Interface TokenFilterFactory

All Known Subinterfaces:
NormalizingTokenFilterFactory
All Known Implementing Classes:
AbstractTokenFilterFactory, HunspellTokenFilterFactory, ShingleTokenFilterFactory, ShingleTokenFilterFactory.Factory, StopTokenFilterFactory

public interface TokenFilterFactory
  • Field Summary

    Fields
    Modifier and Type Field Description
    static TokenFilterFactory IDENTITY_FILTER
    A TokenFilterFactory that does no filtering to its TokenStream
  • Method Summary

    Modifier and Type Method Description
    default boolean breaksFastVectorHighlighter()
    Does this analyzer mess up the OffsetAttributes in such as way as to break the FastVectorHighlighter?

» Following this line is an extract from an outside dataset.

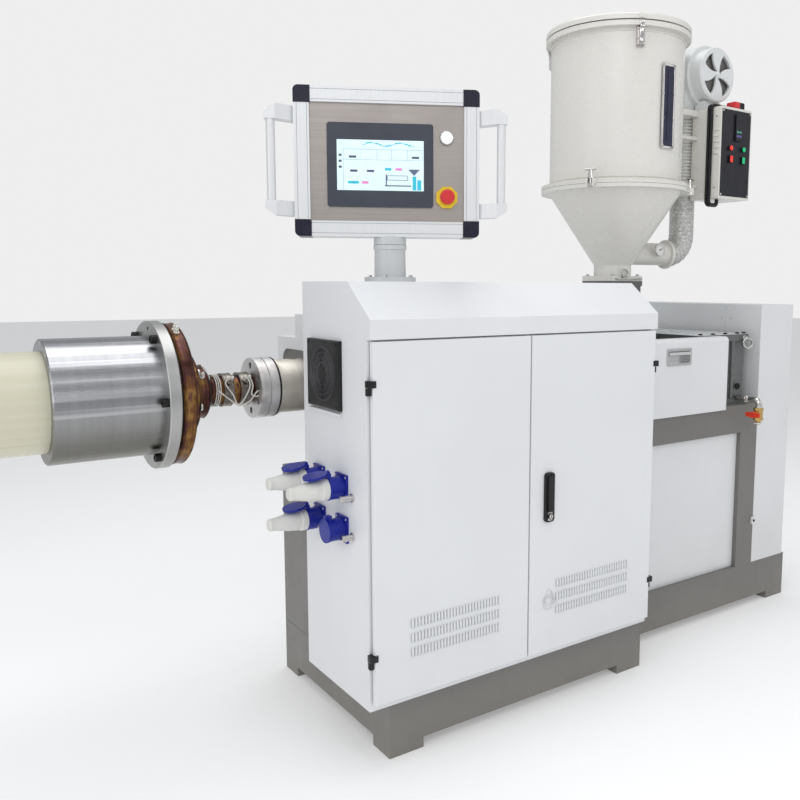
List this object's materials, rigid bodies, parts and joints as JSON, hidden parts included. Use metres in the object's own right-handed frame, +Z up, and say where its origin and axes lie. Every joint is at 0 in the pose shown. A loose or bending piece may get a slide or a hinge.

If this is true then the FastVectorHighlighter will attempt to work around the broken offsets.
    org.apache.lucene.analysis.TokenStream create​(org.apache.lucene.analysis.TokenStream tokenStream)  
    default AnalysisMode getAnalysisMode()
    Get the AnalysisMode this filter is allowed to be used in.
    default TokenFilterFactory getChainAwareTokenFilterFactory​(TokenizerFactory tokenizer, java.util.List<CharFilterFactory> charFilters, java.util.List<TokenFilterFactory> previousTokenFilters, java.util.function.Function<java.lang.String,​TokenFilterFactory> allFilters)
    Rewrite the TokenFilterFactory to take into account the preceding analysis chain, or refer to other TokenFilterFactories
    default TokenFilterFactory getSynonymFilter()
    Return a version of this TokenFilterFactory appropriate for synonym parsing Filters that should not be applied to synonyms (for example, those that produce multiple tokens) should throw an exception
    java.lang.String name()  
    default org.apache.lucene.analysis.TokenStream normalize​(org.apache.lucene.analysis.TokenStream tokenStream)
    Normalize a tokenStream for use in multi-term queries The default implementation is a no-op
  • Field Details

    • IDENTITY_FILTER

      static final TokenFilterFactory IDENTITY_FILTER
      A TokenFilterFactory that does no filtering to its TokenStream
  • Method Details

    • name

      java.lang.String name()
    • create

      org.apache.lucene.analysis.TokenStream create​(org.apache.lucene.analysis.TokenStream tokenStream)
    • normalize

      default org.apache.lucene.analysis.TokenStream normalize​(org.apache.lucene.analysis.TokenStream tokenStream)
      Normalize a tokenStream for use in multi-term queries The default implementation is a no-op
    • breaksFastVectorHighlighter

      default boolean breaksFastVectorHighlighter()
      Does this analyzer mess up the OffsetAttributes in such as way as to break the FastVectorHighlighter? If this is true then the FastVectorHighlighter will attempt to work around the broken offsets.
    • getChainAwareTokenFilterFactory

      default TokenFilterFactory getChainAwareTokenFilterFactory​(TokenizerFactory tokenizer, java.util.List<CharFilterFactory> charFilters, java.util.List<TokenFilterFactory> previousTokenFilters, java.util.function.Function<java.lang.String,​TokenFilterFactory> allFilters)
      Rewrite the TokenFilterFactory to take into account the preceding analysis chain, or refer to other TokenFilterFactories
      Parameters:
      tokenizer - the TokenizerFactory for the preceding chain
      charFilters - any CharFilterFactories for the preceding chain
      previousTokenFilters - a list of TokenFilterFactories in the preceding chain
      allFilters - access to previously defined TokenFilterFactories
    • getSynonymFilter

      default TokenFilterFactory getSynonymFilter()
      Return a version of this TokenFilterFactory appropriate for synonym parsing Filters that should not be applied to synonyms (for example, those that produce multiple tokens) should throw an exception
    • getAnalysisMode

      default AnalysisMode getAnalysisMode()
      Get the AnalysisMode this filter is allowed to be used in. The default is AnalysisMode.ALL. Instances need to override this method to define their own restrictions.